Dengan situasi tersebut, inilah saatnya sektor putra mematangkan para pemain pelapis di pelatnas utama dan mulai memantau potensi pemain pelatnas pratama. Nomor ganda sudah memiliki tiga ganda pelapis performanya mendekati para senior. Mereka adalah Pramudya Kusuma Wardana/Yeremia Erich Yoche Yacob Rambitan, Bagas Maulana/Muhammad Shohibul Fikri, dan Leo Rolly Carnado/Daniel Marthin.
Lihat juga: Tim Thomas Belajar dari Kekalahan Lawan India
Pekerjaan rumah lebih berat ada pada tunggal. Kesenjangan performa yang cukup jauh ada di antara Anthony dan kawan-kawan dan para pelapis mereka, seperti Chico Aura Dwi Wardoyo, Ikhsan Leonardo Imanuel Rumbay, Christian Adinata, Bobby Setiadi, dan Yonathan Ramlie. Tiga nama terakhir, bahkan, berada di luar peringkat 100 besar dunia.
Seperti nomor tunggal putri, kesenjangan tersebut tak bisa dipersempit hanya dengan latihan. Skuad tunggal putra pelapis harus diberi kesempatan lebih banyak untuk bertanding dengan pembagian turnamen yang adil, karena hanya dalam pertandingan, kemampuan menghadapi tekanan bisa dimatangkan.
Apalagi setelah hampir semua kejuaraan 2020 dan sebagian pada 2021 dibatalkan karena pandemi Covid-19, turnamen internasional sudah hidup lagi pada tahun ini. Maka, seharusnya, tak ada alasan bagi PP PBSI untuk mengikutsertakan mereka dalam berbagai turnamen.

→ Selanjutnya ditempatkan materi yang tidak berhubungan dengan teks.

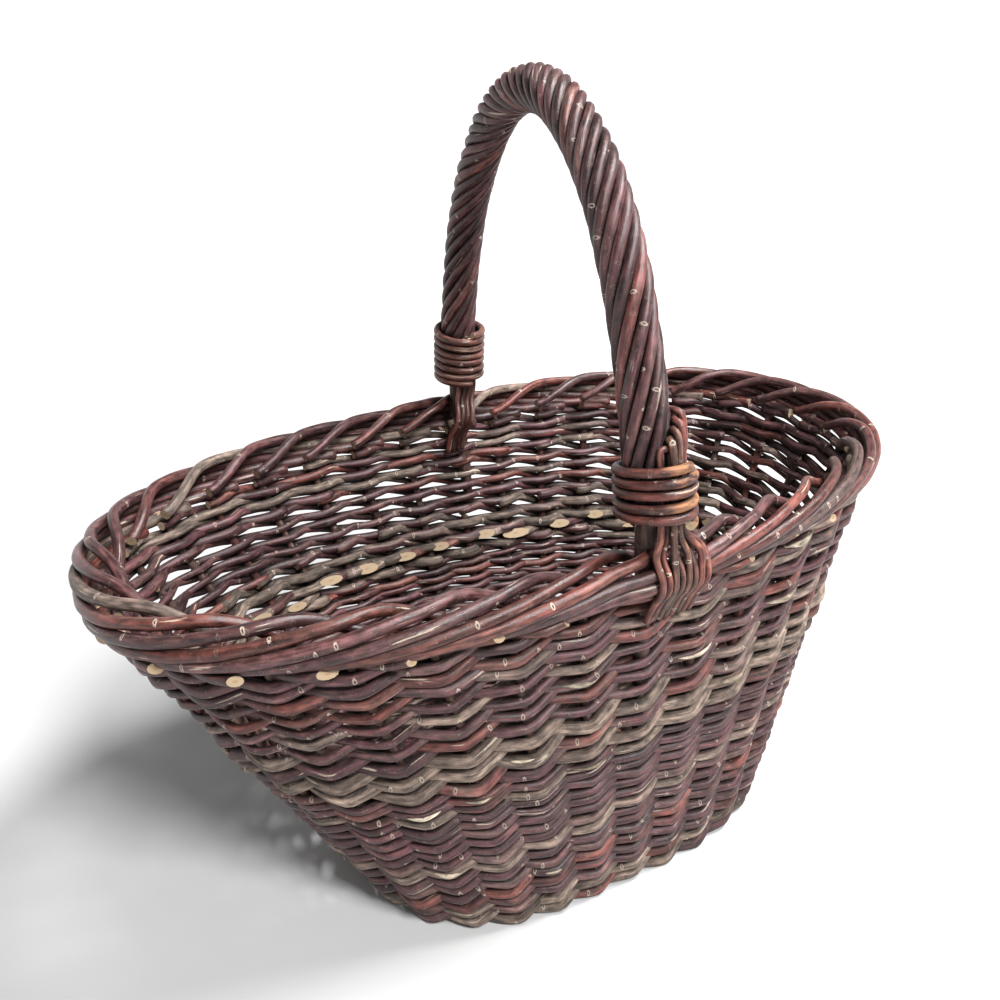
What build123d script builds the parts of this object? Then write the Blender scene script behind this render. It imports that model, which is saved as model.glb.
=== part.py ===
from build123d import *
import math
import os

# Oval willow market basket with one fixed roped handle. Millimetres, +Z up, +X along the length.
# The origin lies on the floor under the middle of the whole basket.

# Place of the middle of the mouth. The foot rods outside the near border set it back a little.
MOUTH_X = 0.1
MOUTH_Y = 2.9

# Outline of the mouth, at the middle of the border roll
RIM_HALF_LENGTH = 230.0
RIM_HALF_WIDTH = 128.5
RIM_SQUARENESS = 2.4
RIM_HEIGHT = 218.0
RIM_RISE = 6.5

# Outline of the base, at the middle of the wall. The mouth hangs over it more at the left end.
BASE_HALF_LENGTH = 126.0
BASE_HALF_WIDTH = 98.5
BASE_SQUARENESS = 3.0
BASE_SHIFT_X = 15.0
BASE_SHIFT_Y = -8.0

# Woven wall and its bands of different weave, as heights at the middle of the length. The weavers
# swell the wall at each stake and draw in between.
WALL_THICKNESS = 13.0
WALL_VALLEY_THICKNESS = 5.0
WALL_FACETS_PER_STAKE = 2
BOTTOM_WALE_TOP = 20.0
LOWER_SIDING_TOP = 115.0
MIDDLE_WALE_TOP = 146.0
UPPER_SIDING_TOP = 182.0

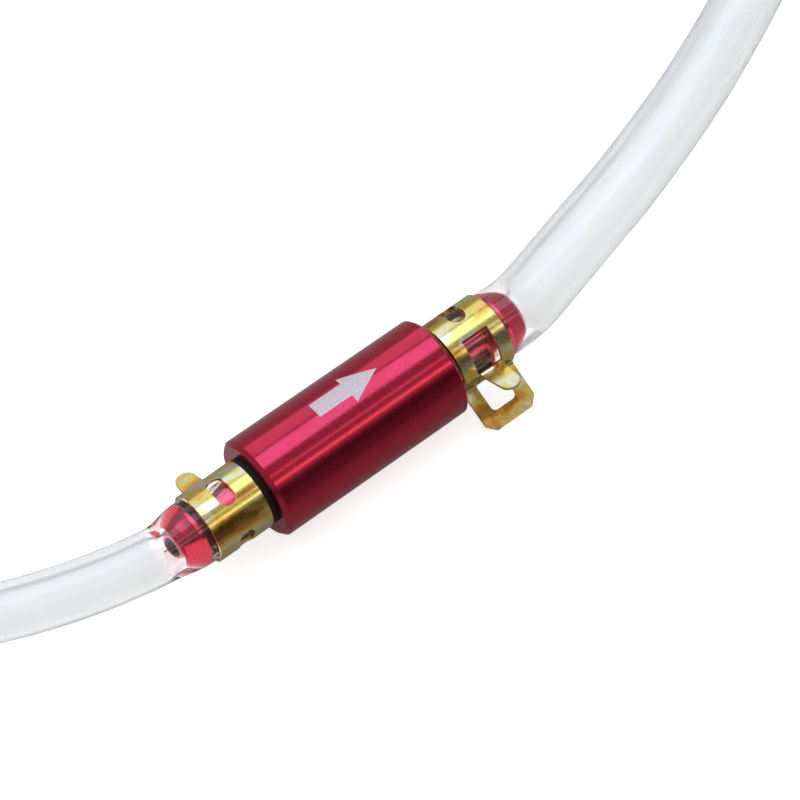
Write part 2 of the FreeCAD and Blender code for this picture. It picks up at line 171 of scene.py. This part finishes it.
def camera():
    data = bpy.data.cameras.new("camera")
    data.lens = CAMERA_LENS
    data.clip_start = 0.01
    data.clip_end = 20
    made = placed("camera", data)
    aim = Vector((0, 0, AXIS_Z)) + CAMERA_RIGHT * AIM_RIGHT + CAMERA_UP * AIM_UP
    axes = Matrix((CAMERA_RIGHT, CAMERA_UP, TOWARDS_CAMERA)).transposed().to_4x4()
    made.matrix_world = Matrix.Translation(aim + TOWARDS_CAMERA * CAMERA_DISTANCE) @ axes
    bpy.context.scene.camera = made


camera()


# --- hoses ---

def smooth_step(value, low, high):
    t = min(1.0, max(0.0, (value - low) / (high - low)))
    return t * t * (3 - 2 * t)


def hose_line(name, route):
    """Points along the smooth line that has the route's points as its control points."""
    data = bpy.data.curves.new(name + "_line", "CURVE")
    data.dimensions = "3D"
    data.resolution_u = 24
    spline = data.splines.new("NURBS")
    spline.points.add(len(route) - 1)
    for point, place in zip(spline.points, route):
        point.co = (*place, 1)
    spline.order_u = 3
    spline.use_endpoint_u = True
    holder = placed(name + "_line", data)
    bpy.context.view_layer.update()
    mesh = bpy.data.meshes.new_from_object(holder)
    line = [v.co.copy() for v in mesh.vertices]
    bpy.data.objects.remove(holder)
    bpy.data.meshes.remove(mesh)
    return line


def stations(line):
    """(centre, side, side, distance along the line) at each of its points, without twist."""
    found = []
    side = Vector((0, 0, 1))
    along = 0.0
    for i, centre in enumerate(line):
        ahead = line[min(i + 1, len(line) - 1)] - line[max(i - 1, 0)]
        heading = ahead.normalized()
        side = (side - heading * side.dot(heading)).normalized()
        if i:
            along += (centre - line[i - 1]).length
        found.append((centre, side, heading.cross(side), along))
    return found


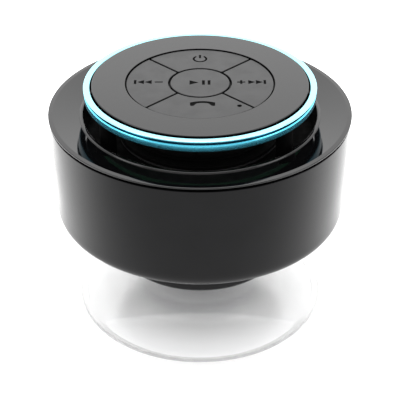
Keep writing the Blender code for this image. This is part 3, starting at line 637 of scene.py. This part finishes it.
def make_cover():
    """The rear cover, which is the floor of the drum, and the boss below it."""
    low, high, edge = extent("rear_cover")
    floor_low = bottom("housing_shell")
    boss = radii_near("rear_cover", low + 1.6 * MM, 0.4 * MM)[1]
    bore = radii_near("rear_cover", low)[0]
    hub, floor_high = bore + 3.2 * MM, low + 2.2 * MM
    hub_high = top("stud_insert") + 0.2 * MM
    cover = turned(
        "rear_cover_shell",
        rounded(
            (edge, high, 0.3 * MM),
            (edge, floor_low, 0.3 * MM),
            (boss + 0.2 * MM, floor_low, 0.8 * MM),
            (boss, low, 1.6 * MM),
            (bore, low, 0.4 * MM),
            (bore, hub_high),
            (hub, hub_high, 0.3 * MM),
            (hub, floor_high, 0.3 * MM),
            (boss - WALL, floor_high, 0.5 * MM),
            (boss - WALL, high, 0.2 * MM),
        ),
        MATERIALS["drum_shell"],
    )
    cuts = []
    for at in screw_places("cover_screw", 4):
        cuts.append(rod(2.4 * MM, floor_low - 1 * MM, floor_low + 1.5 * MM, at, 40))
        cuts.append(rod(SCREW_HOLE, floor_low - 2 * MM, high + 1 * MM, at))
    combine(cover, "DIFFERENCE", cuts)
    place(cover, "root", "drum_shell", "rear_cover")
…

Baca juga: Kerja Ekstra Keras untuk Juara Lagi
Selain menuai prestasi, seperti juara Piala Thomas 2020 dan meraih medali emas Olimpiade Tokyo 2020 yang selama ini dibanggakan PP PBSI 2020-2024, jangan lupa pula untuk menanam dan mematangkan benih yang sudah ada. Apalagi, waktu dua tahun untuk Piala Thomas dan Uber 2024, serta Olimpiade Paris 2024, bukanlah waktu yang lama untuk menyiapkan skuad terkuat.